I gave her little ankle a gander about an hour later.
"Oh crap," saith I. A swollen, tender, red ankle. V screamed her protest at the exam, then doubled her volume during the torturous ten minute ice application. I looked everywhere for the rolls of ace bandaging. No dice. Looked everywhere for the ibuprofen. Nada. I did find some low-dose aspirin. I checked for flu symptoms. As I calculated the odds of V succumbing to Reye's Syndrome, I tried to remember that I received baby aspirin a bizillion times prior to my twentieth birthday with no ill effects.
[In fact, I had this little nap-time ritual in Kindergarten. As I lay there in the dark, pondering the injustice of the grownup-controlled world, I'd get a hankering for the chalky, vaguely orangish taste of a St.

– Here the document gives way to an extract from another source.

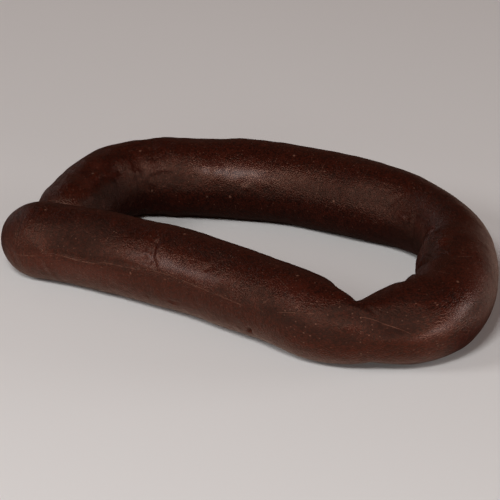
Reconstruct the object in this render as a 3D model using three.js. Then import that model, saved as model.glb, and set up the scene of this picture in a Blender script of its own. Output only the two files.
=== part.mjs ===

Joseph's children's aspirin, and I'd take action. I would rub my face until it was warm and red. Then I'd squint up my eyes, walk out to the teacher, and pitifully whimper, "I don't feel so good."
"Hm, you look a little flushed." (Oh yeah!) She'd touch my forehead with the back of her wrist. "You feel a little warm." (That's right!) "Maybe I should give you an aspirin." (SCORE!)
"My mom gives me two," I'd whisper. Two it was. I'd munch them happily as I slowly limped my way back into the classroom.]
Anyway, I decided the odds of aspirin-related death were low and the lucky child got to swallow her first pill. Since the ace bandages had disappeared, a couple strips of cloth became an improvised splint. (Of course every pair of scissors we own had mysteriously disappeared and I had to use a paring knife to cut the cloth, but hey, par for the course around here.)
Yesterday morning we took a little trip to the ER for X-rays. We had the pleasure of meeting P.A. Chin again. She's doing well. (Oh, did I forget to mention V's stitches a couple weeks back? That was fun too.) We're pretty sure that Mr. Ankle is not broken, but there could be a hairline fracture in the growth plate. Those growth plates can mask the little breaks. They're tricky that way.
Broken or sprained, that ankle needs to be pampered—no weight at all for a week or two, the longer, the better. Since she monumentally failed the are-you-coordinated-enough-to-use-crutches test, Vi got a cute little walker. Which she loves.
Not that she's using it, mind you. Crawling like a baby and begging mommy and daddy to carry her around is much more fun—for her.
So my dear friends, learn from my experience. Be sure to throw a pair of scissors into your emergency supplies, don't forget the earplugs, and be sure to hide the whole kit and caboodle from the pre-pre-med little folk in your household.